◆ **DATASET EXTRACT**:
....

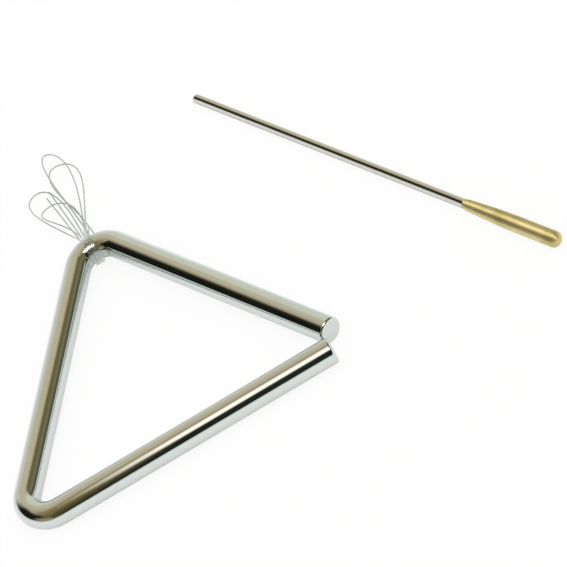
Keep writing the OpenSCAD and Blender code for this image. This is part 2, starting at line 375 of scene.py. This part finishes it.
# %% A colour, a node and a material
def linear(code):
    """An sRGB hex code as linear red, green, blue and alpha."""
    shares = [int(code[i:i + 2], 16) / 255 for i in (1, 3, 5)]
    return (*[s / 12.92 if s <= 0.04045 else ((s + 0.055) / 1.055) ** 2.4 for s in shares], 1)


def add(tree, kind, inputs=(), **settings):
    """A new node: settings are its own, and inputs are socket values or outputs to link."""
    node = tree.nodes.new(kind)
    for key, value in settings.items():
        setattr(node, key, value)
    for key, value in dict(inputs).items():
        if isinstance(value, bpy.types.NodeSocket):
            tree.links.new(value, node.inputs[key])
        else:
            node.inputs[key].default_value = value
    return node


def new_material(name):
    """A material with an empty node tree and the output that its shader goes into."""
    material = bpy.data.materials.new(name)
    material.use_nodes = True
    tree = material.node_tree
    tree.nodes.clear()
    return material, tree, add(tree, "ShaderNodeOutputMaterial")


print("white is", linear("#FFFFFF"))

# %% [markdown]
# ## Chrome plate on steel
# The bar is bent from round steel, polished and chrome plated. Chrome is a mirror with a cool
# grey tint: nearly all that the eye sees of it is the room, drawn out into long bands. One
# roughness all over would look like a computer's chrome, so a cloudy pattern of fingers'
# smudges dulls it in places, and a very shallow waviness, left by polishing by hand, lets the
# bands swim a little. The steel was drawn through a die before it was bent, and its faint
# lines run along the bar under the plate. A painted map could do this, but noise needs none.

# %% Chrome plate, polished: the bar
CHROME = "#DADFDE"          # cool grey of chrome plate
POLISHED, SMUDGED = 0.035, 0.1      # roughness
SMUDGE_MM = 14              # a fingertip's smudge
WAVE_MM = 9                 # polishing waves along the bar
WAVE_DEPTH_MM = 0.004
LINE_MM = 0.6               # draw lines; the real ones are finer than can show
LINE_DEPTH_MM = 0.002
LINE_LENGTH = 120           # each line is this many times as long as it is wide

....

◆ **WHAT THE TASK REQUIRES**: Report the number of lines holding the string "code", without any other words.

◆ **CORRECT OUTPUT**: 4